What you are asked to do: Quote exactly the lines from the line containing "obj.data.transform(world)" to the line containing "cad_parts[node].hide_render = cad_parts[node].hide_viewport", both lines included, please, and nothing more.

Supplied data:
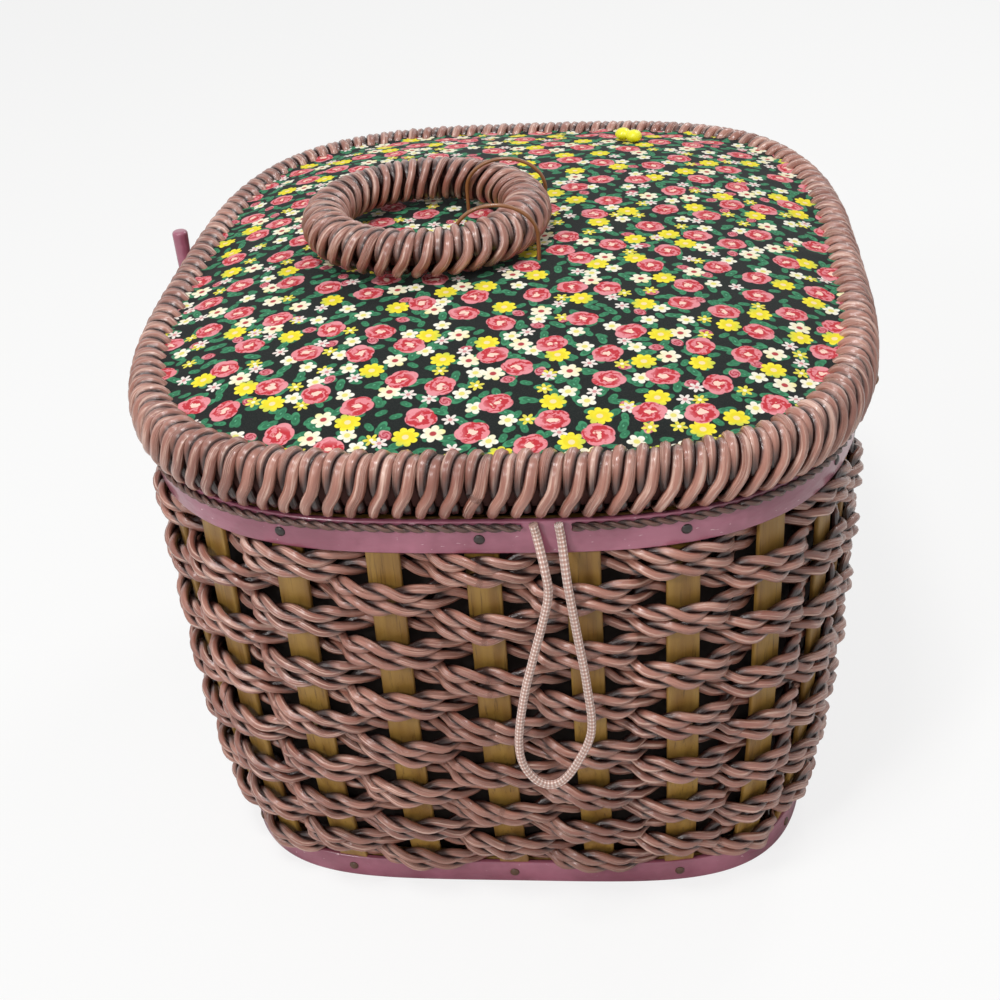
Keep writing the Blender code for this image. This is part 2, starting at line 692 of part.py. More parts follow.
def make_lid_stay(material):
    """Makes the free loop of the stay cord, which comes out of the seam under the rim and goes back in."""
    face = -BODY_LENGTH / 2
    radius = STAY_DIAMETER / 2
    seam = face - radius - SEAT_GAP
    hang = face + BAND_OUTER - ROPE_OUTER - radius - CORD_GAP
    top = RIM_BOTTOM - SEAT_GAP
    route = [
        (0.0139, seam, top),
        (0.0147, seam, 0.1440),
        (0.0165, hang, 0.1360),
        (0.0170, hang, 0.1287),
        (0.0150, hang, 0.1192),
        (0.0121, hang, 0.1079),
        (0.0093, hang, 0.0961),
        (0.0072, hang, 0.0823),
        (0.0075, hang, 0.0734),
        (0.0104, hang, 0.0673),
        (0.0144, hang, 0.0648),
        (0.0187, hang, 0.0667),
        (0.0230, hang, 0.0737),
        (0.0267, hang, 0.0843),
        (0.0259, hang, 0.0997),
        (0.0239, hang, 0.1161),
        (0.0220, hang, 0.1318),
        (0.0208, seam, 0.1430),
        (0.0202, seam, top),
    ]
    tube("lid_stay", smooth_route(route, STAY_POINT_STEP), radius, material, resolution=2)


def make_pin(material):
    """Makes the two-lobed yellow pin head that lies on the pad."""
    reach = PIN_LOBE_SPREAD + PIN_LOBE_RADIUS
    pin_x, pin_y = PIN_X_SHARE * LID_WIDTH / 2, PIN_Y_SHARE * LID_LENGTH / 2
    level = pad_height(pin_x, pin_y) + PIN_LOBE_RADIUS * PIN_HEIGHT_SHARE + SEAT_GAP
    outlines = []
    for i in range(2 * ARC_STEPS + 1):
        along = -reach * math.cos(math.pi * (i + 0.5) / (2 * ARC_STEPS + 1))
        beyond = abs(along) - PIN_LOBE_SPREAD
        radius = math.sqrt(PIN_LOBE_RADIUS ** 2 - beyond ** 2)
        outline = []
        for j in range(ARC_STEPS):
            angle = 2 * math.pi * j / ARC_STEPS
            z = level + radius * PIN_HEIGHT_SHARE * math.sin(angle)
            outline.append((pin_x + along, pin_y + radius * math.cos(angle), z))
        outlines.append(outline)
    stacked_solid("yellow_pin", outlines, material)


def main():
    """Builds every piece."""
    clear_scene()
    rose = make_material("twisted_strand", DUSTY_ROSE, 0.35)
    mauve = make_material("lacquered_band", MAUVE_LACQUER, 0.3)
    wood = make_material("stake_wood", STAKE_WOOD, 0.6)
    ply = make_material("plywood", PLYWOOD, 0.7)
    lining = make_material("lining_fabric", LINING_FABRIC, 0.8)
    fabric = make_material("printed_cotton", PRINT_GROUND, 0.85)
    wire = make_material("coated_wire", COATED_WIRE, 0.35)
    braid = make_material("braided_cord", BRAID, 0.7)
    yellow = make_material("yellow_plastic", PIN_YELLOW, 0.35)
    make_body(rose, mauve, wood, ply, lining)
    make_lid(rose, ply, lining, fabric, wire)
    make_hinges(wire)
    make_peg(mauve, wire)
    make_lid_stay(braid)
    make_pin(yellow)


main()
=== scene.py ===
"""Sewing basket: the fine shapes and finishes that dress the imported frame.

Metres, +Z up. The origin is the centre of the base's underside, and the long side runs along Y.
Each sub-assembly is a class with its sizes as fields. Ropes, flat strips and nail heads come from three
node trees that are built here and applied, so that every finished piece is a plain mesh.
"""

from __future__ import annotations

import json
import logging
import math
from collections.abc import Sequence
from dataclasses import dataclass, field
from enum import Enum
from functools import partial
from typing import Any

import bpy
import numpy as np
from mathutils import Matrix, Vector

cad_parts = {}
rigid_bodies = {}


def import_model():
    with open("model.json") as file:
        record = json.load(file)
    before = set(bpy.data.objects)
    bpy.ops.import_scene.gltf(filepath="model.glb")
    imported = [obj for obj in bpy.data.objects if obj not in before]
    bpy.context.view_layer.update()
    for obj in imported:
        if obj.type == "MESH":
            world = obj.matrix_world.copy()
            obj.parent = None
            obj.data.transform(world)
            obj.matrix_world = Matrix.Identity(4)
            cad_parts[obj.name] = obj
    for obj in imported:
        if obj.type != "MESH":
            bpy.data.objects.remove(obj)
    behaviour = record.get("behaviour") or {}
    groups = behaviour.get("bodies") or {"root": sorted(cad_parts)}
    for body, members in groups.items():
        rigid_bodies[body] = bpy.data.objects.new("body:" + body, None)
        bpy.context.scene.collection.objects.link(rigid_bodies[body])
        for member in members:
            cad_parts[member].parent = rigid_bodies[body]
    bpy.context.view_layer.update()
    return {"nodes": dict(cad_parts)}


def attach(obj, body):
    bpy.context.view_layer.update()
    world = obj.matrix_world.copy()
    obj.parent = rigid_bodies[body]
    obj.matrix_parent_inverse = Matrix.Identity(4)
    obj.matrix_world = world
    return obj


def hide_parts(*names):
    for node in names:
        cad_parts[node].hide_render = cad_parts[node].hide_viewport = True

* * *

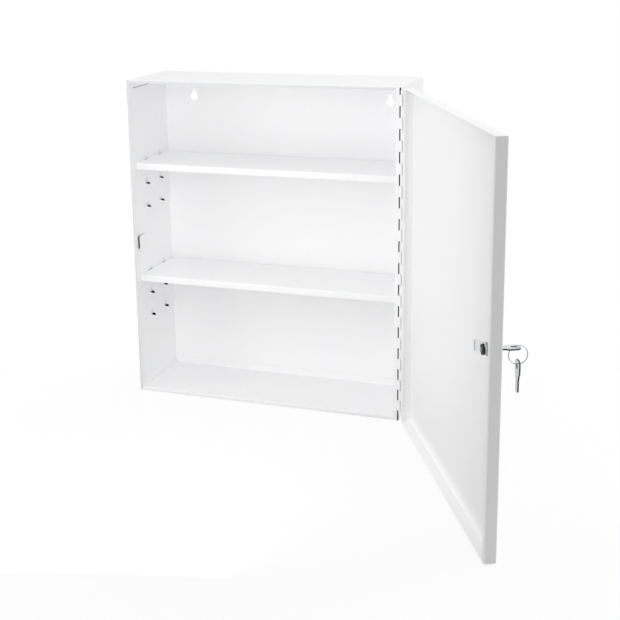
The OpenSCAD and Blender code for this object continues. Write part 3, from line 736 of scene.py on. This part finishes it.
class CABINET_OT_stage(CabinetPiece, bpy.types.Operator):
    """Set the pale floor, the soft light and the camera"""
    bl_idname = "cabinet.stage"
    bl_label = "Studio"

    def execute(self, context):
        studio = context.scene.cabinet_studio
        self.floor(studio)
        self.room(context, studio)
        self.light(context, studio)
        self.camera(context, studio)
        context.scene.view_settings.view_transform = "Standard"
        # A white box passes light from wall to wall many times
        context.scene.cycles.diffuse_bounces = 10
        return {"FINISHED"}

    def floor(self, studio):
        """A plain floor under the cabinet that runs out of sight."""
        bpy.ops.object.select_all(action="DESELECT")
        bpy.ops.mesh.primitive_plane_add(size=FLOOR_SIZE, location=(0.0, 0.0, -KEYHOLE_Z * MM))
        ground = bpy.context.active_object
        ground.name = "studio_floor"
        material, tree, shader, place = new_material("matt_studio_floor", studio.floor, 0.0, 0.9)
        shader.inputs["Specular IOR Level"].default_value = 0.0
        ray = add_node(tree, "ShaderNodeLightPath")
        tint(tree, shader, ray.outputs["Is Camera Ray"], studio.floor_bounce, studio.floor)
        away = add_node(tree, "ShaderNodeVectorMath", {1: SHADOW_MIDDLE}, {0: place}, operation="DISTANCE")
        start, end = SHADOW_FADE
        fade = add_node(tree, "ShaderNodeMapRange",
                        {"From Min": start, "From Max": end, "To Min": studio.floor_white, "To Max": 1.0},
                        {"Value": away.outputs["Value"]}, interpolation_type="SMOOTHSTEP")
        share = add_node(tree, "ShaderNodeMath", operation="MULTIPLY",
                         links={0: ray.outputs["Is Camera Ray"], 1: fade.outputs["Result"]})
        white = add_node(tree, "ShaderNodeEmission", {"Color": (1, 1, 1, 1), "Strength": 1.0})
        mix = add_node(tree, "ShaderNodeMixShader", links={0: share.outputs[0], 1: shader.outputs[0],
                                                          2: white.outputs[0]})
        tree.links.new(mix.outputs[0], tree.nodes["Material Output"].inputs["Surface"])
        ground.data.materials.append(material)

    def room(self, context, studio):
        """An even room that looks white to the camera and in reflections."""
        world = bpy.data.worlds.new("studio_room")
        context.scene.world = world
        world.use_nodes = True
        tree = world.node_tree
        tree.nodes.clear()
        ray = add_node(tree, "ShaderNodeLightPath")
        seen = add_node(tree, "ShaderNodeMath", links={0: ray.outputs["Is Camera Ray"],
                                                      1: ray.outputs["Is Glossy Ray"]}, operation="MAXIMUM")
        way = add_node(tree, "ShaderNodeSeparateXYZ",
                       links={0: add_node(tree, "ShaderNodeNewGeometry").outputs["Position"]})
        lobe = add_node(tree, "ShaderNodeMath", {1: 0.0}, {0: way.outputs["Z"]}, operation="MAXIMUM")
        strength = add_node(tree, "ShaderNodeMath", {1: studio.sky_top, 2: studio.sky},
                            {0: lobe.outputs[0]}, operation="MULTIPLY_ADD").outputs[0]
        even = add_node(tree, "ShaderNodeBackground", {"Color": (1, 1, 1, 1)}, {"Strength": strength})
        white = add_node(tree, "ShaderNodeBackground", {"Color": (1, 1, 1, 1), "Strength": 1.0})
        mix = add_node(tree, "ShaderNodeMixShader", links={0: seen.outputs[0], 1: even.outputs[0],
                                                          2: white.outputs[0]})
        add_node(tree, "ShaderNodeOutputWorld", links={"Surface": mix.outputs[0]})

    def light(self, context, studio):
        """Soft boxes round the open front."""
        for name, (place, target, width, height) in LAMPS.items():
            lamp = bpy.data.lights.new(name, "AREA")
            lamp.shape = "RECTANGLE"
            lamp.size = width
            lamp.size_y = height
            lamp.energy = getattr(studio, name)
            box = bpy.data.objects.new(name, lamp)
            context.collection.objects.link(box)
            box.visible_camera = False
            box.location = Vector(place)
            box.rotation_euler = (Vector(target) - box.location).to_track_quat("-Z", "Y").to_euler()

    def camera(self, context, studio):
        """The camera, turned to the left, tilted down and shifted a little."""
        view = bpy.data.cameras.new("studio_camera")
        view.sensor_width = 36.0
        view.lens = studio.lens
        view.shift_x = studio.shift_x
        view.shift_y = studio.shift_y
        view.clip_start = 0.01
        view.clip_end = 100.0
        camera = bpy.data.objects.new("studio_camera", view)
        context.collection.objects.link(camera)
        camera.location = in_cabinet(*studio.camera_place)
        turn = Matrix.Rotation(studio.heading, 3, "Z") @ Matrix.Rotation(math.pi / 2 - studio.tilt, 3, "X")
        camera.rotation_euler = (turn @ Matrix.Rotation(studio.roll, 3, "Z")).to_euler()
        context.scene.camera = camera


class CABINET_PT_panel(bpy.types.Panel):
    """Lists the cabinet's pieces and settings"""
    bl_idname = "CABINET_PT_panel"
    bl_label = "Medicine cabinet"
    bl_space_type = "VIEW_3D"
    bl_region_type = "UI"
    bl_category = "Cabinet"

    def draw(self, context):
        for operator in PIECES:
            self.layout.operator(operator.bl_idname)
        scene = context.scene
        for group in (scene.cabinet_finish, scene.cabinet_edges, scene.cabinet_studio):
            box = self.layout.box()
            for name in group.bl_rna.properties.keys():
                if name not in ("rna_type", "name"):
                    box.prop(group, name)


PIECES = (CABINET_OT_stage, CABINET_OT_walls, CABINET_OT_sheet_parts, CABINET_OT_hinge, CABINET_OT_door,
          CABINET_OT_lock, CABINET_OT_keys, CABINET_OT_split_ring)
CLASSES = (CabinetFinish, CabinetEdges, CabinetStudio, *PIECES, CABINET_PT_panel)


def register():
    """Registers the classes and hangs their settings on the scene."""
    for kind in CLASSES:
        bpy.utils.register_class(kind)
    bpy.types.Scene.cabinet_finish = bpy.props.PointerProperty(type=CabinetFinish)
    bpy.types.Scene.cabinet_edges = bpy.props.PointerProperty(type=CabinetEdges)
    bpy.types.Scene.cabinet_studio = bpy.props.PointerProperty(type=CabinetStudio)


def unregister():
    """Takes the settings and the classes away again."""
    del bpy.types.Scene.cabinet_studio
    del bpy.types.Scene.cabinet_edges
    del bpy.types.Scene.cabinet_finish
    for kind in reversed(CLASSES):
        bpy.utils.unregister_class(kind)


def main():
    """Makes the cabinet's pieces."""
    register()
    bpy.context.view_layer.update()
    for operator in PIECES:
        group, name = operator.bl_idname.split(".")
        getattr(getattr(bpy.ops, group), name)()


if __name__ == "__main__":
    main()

---

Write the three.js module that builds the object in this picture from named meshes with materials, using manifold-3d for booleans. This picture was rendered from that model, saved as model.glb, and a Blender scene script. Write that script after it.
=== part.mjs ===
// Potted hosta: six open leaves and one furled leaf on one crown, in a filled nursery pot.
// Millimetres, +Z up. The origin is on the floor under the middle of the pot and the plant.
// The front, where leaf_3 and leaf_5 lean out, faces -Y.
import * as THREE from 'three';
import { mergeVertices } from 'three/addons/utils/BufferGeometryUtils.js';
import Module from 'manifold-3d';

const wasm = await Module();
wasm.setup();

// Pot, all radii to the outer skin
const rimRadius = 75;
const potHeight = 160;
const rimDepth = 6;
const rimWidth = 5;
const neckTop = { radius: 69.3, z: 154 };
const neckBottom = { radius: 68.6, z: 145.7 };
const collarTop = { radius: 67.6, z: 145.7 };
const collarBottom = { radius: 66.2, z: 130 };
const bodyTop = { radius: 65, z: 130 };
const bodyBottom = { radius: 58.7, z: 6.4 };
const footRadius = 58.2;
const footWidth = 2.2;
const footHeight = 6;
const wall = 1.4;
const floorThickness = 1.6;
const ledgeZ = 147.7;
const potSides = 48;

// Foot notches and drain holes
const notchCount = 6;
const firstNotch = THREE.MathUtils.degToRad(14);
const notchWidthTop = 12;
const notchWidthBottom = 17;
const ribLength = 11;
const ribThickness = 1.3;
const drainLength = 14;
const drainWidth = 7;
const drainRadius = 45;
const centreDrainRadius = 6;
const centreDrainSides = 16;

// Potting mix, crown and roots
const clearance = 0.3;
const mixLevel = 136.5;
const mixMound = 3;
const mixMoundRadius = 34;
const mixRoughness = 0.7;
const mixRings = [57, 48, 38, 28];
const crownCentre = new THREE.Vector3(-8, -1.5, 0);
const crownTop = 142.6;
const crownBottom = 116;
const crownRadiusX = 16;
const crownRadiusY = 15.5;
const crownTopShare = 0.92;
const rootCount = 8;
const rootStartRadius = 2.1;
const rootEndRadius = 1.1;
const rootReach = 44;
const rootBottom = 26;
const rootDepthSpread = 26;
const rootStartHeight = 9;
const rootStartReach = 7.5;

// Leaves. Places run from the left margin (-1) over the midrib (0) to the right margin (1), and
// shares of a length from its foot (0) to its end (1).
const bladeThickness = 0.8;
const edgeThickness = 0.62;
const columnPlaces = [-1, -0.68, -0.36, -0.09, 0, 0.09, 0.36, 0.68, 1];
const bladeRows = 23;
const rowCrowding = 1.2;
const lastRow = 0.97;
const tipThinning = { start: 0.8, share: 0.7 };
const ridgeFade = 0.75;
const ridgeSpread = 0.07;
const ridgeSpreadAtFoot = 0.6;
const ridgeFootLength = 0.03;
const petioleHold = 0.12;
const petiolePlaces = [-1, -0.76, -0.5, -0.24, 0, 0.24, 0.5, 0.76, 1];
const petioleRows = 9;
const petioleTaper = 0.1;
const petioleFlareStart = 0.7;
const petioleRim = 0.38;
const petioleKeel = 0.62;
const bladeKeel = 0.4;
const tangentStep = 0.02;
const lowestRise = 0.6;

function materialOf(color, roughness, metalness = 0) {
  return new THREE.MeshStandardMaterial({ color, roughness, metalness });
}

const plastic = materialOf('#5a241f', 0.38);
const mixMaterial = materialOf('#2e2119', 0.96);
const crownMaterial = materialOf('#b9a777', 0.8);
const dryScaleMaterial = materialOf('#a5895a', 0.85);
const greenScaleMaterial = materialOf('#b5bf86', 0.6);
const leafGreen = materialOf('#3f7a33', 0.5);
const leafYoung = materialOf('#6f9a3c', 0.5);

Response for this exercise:
            obj.data.transform(world)
            obj.matrix_world = Matrix.Identity(4)
            cad_parts[obj.name] = obj
    for obj in imported:
        if obj.type != "MESH":
            bpy.data.objects.remove(obj)
    behaviour = record.get("behaviour") or {}
    groups = behaviour.get("bodies") or {"root": sorted(cad_parts)}
    for body, members in groups.items():
        rigid_bodies[body] = bpy.data.objects.new("body:" + body, None)
        bpy.context.scene.collection.objects.link(rigid_bodies[body])
        for member in members:
            cad_parts[member].parent = rigid_bodies[body]
    bpy.context.view_layer.update()
    return {"nodes": dict(cad_parts)}


def attach(obj, body):
    bpy.context.view_layer.update()
    world = obj.matrix_world.copy()
    obj.parent = rigid_bodies[body]
    obj.matrix_parent_inverse = Matrix.Identity(4)
    obj.matrix_world = world
    return obj


def hide_parts(*names):
    for node in names:
        cad_parts[node].hide_render = cad_parts[node].hide_viewport = True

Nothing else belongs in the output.